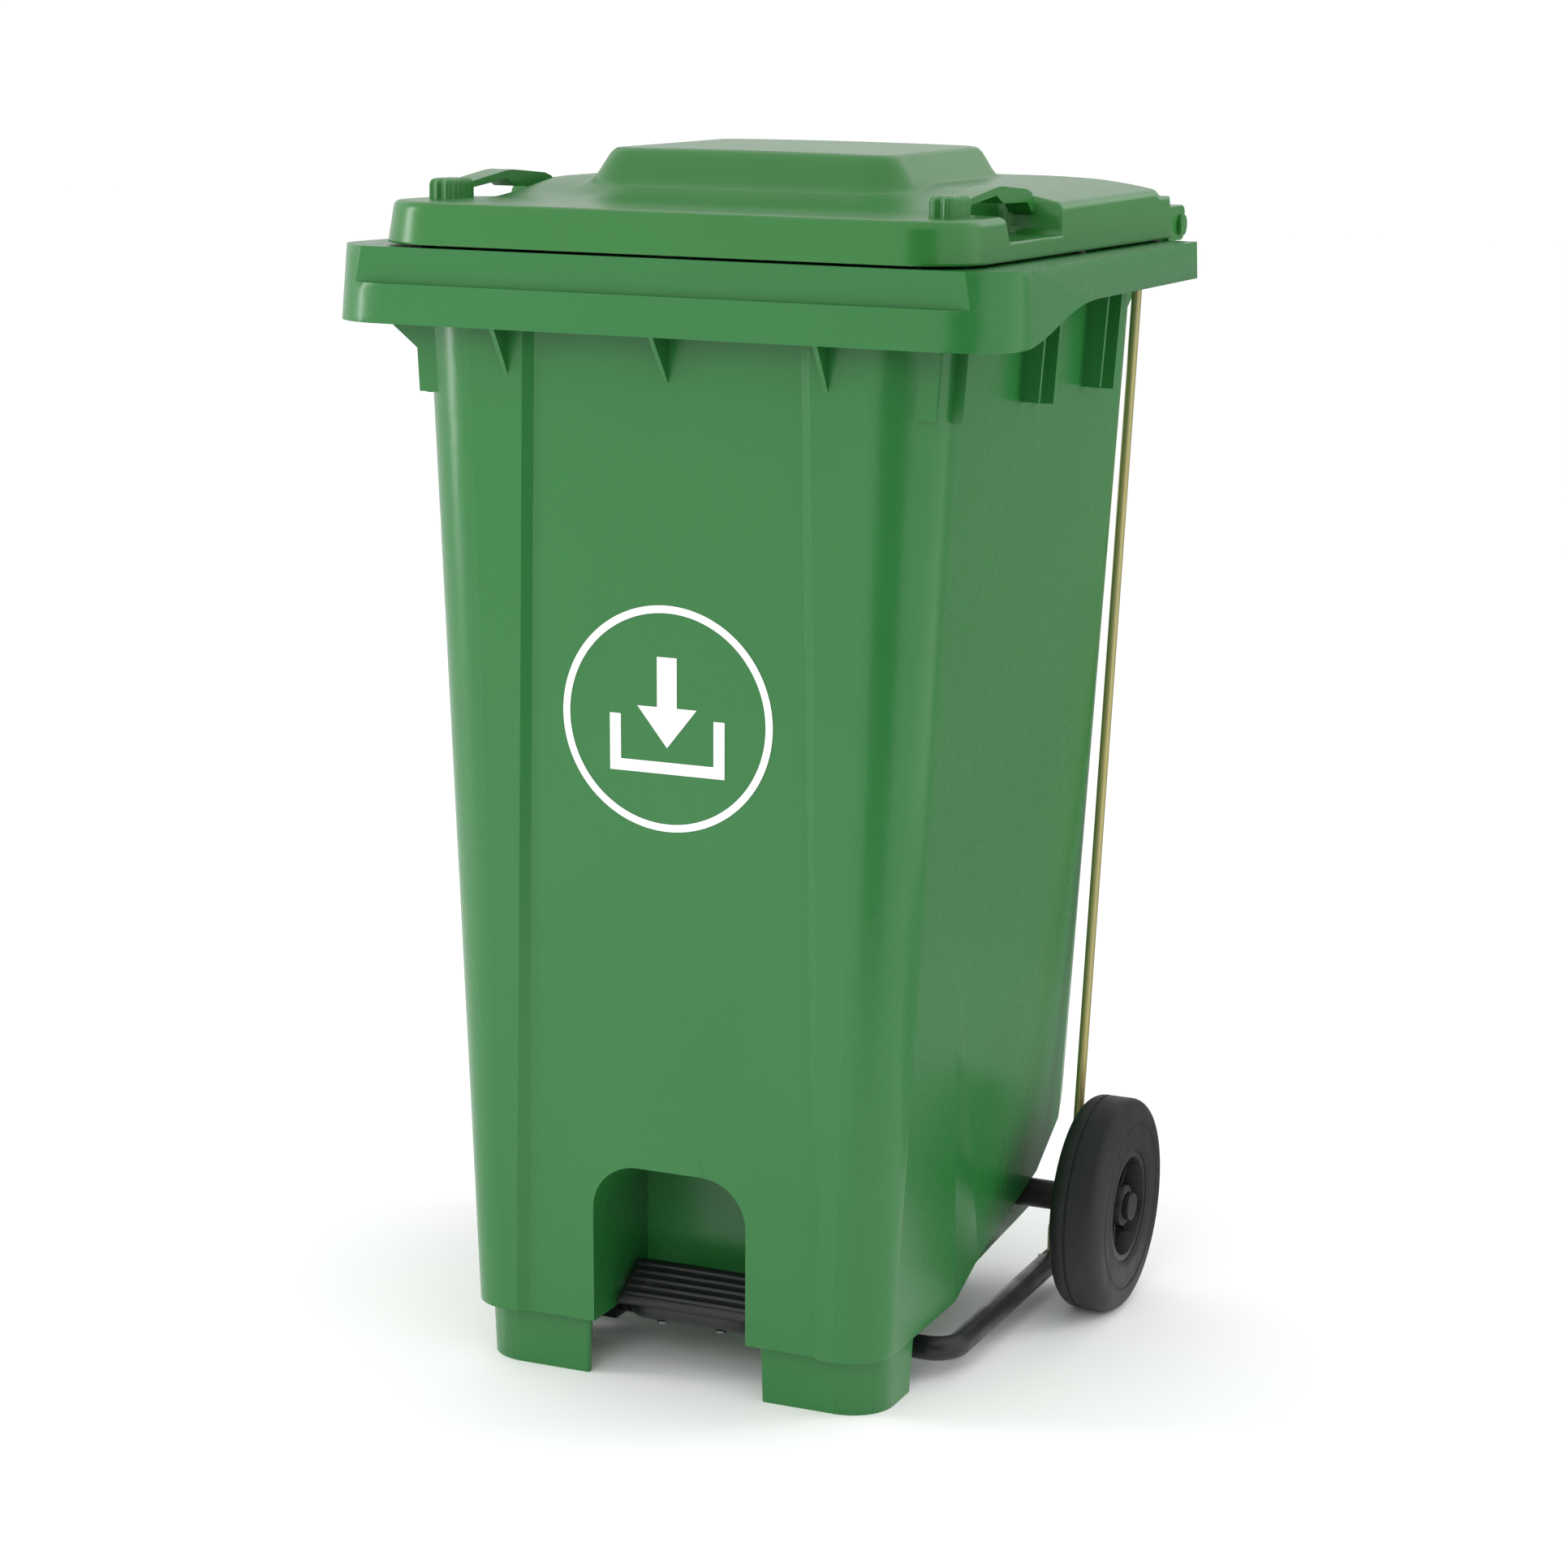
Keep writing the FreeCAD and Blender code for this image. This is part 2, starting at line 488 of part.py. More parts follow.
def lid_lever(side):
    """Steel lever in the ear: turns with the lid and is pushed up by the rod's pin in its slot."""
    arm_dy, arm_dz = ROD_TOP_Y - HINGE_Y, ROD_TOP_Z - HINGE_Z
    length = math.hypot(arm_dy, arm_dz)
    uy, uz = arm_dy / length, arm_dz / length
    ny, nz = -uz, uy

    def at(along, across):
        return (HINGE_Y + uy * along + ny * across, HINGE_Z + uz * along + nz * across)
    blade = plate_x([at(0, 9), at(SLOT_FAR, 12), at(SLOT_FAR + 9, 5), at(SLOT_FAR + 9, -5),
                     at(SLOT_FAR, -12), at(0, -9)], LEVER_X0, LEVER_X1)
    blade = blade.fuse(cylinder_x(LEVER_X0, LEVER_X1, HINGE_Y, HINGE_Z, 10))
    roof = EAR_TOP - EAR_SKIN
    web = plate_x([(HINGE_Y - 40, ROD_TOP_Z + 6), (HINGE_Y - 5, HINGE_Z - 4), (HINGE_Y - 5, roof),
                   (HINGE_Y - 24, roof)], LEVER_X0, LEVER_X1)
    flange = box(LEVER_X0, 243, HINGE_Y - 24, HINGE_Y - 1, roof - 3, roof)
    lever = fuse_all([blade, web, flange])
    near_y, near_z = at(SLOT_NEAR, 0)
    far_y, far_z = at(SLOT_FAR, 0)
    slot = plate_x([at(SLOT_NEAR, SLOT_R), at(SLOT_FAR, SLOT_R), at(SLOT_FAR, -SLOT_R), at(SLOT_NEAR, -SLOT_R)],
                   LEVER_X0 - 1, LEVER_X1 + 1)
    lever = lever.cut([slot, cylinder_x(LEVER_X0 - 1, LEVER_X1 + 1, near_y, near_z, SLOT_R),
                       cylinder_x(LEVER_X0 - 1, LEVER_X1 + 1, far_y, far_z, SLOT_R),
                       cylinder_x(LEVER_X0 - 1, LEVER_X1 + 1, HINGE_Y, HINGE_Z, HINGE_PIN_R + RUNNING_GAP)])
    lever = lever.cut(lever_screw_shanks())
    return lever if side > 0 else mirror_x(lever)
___
Please set down the whole listing above without altering a single line.

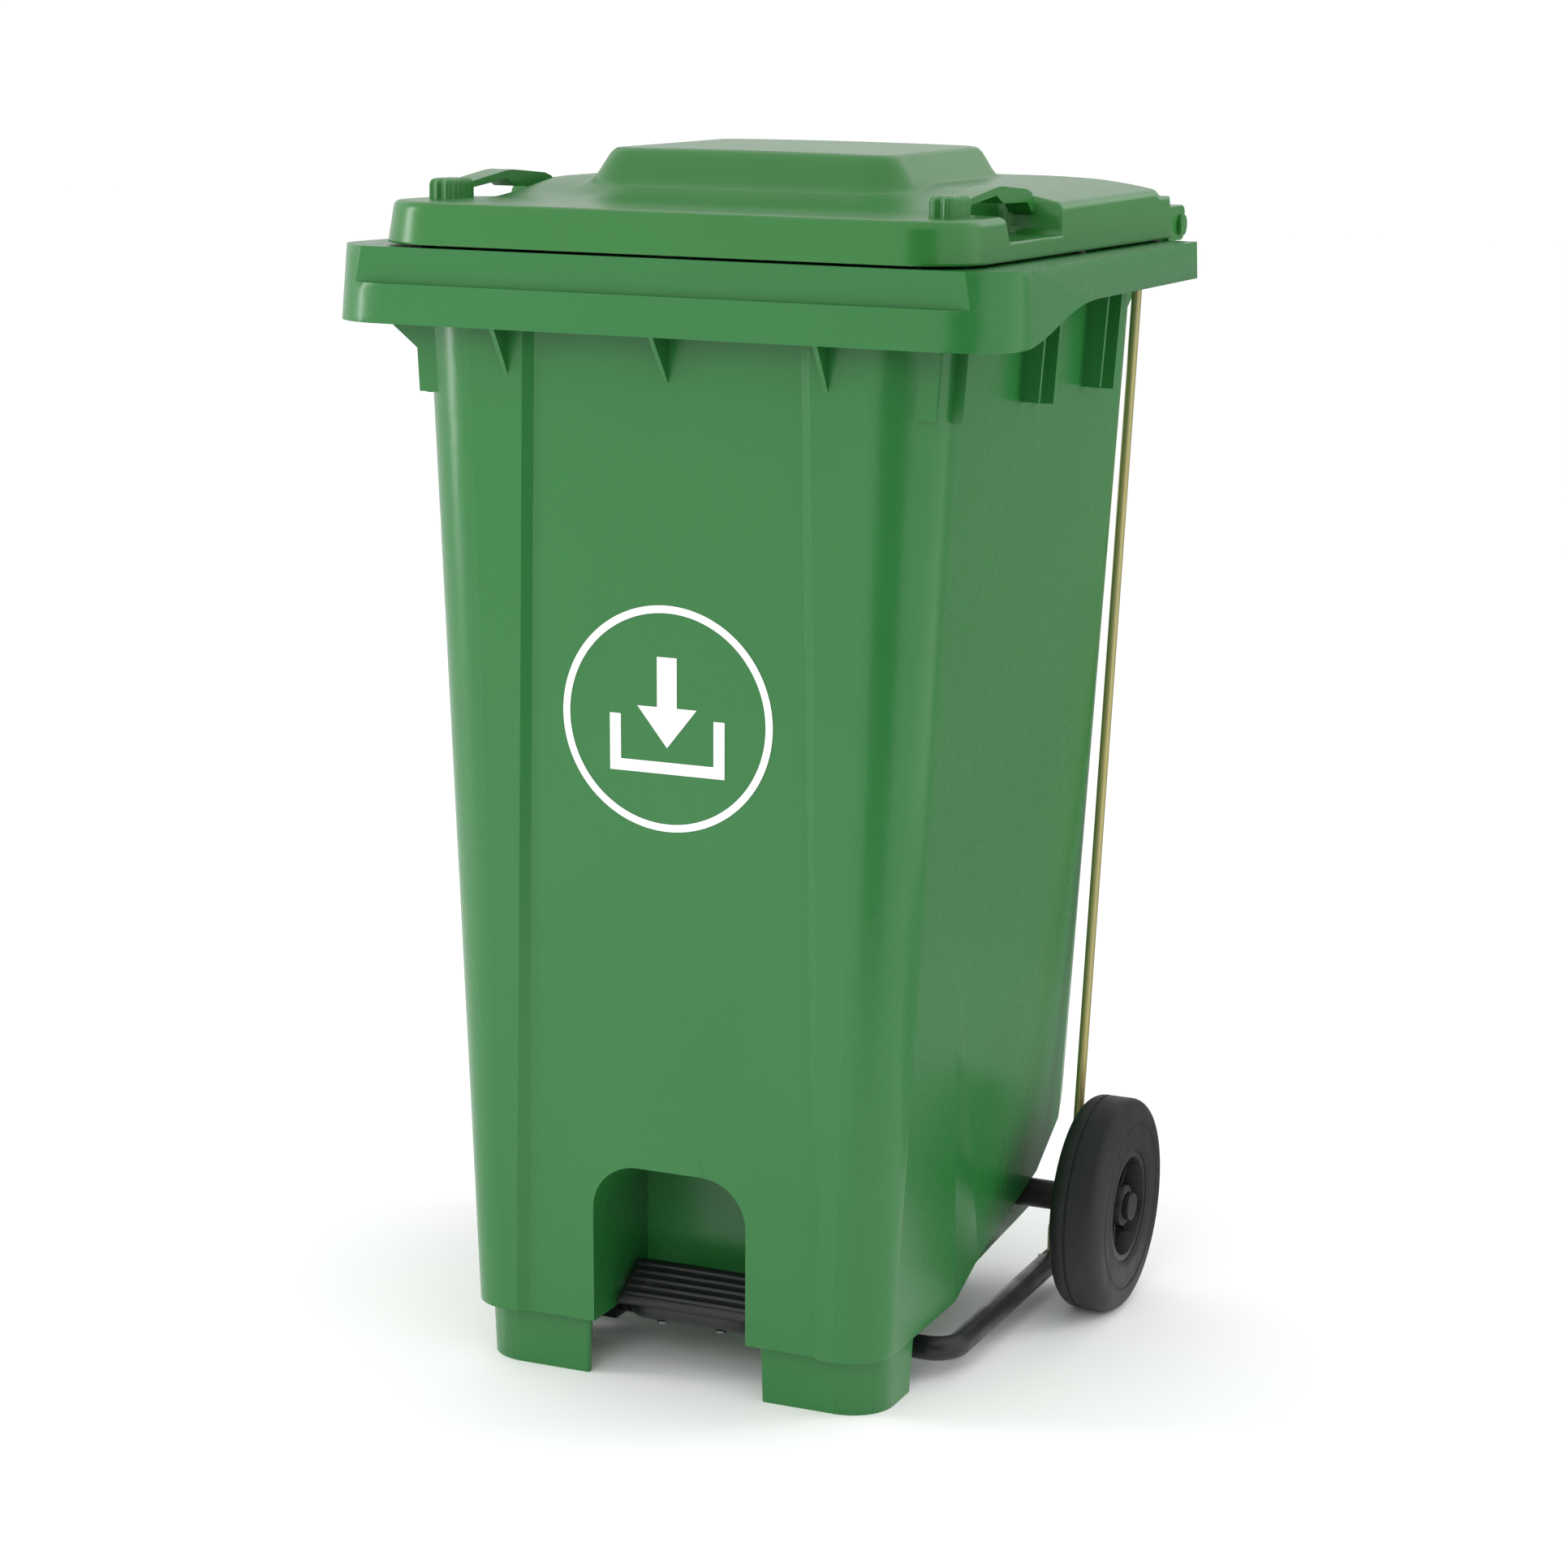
Keep writing the FreeCAD and Blender code for this image. This is part 2, starting at line 488 of part.py. More parts follow.
def lid_lever(side):
    """Steel lever in the ear: turns with the lid and is pushed up by the rod's pin in its slot."""
    arm_dy, arm_dz = ROD_TOP_Y - HINGE_Y, ROD_TOP_Z - HINGE_Z
    length = math.hypot(arm_dy, arm_dz)
    uy, uz = arm_dy / length, arm_dz / length
    ny, nz = -uz, uy

    def at(along, across):
        return (HINGE_Y + uy * along + ny * across, HINGE_Z + uz * along + nz * across)
    blade = plate_x([at(0, 9), at(SLOT_FAR, 12), at(SLOT_FAR + 9, 5), at(SLOT_FAR + 9, -5),
                     at(SLOT_FAR, -12), at(0, -9)], LEVER_X0, LEVER_X1)
    blade = blade.fuse(cylinder_x(LEVER_X0, LEVER_X1, HINGE_Y, HINGE_Z, 10))
    roof = EAR_TOP - EAR_SKIN
    web = plate_x([(HINGE_Y - 40, ROD_TOP_Z + 6), (HINGE_Y - 5, HINGE_Z - 4), (HINGE_Y - 5, roof),
                   (HINGE_Y - 24, roof)], LEVER_X0, LEVER_X1)
    flange = box(LEVER_X0, 243, HINGE_Y - 24, HINGE_Y - 1, roof - 3, roof)
    lever = fuse_all([blade, web, flange])
    near_y, near_z = at(SLOT_NEAR, 0)
    far_y, far_z = at(SLOT_FAR, 0)
    slot = plate_x([at(SLOT_NEAR, SLOT_R), at(SLOT_FAR, SLOT_R), at(SLOT_FAR, -SLOT_R), at(SLOT_NEAR, -SLOT_R)],
                   LEVER_X0 - 1, LEVER_X1 + 1)
    lever = lever.cut([slot, cylinder_x(LEVER_X0 - 1, LEVER_X1 + 1, near_y, near_z, SLOT_R),
                       cylinder_x(LEVER_X0 - 1, LEVER_X1 + 1, far_y, far_z, SLOT_R),
                       cylinder_x(LEVER_X0 - 1, LEVER_X1 + 1, HINGE_Y, HINGE_Z, HINGE_PIN_R + RUNNING_GAP)])
    lever = lever.cut(lever_screw_shanks())
    return lever if side > 0 else mirror_x(lever)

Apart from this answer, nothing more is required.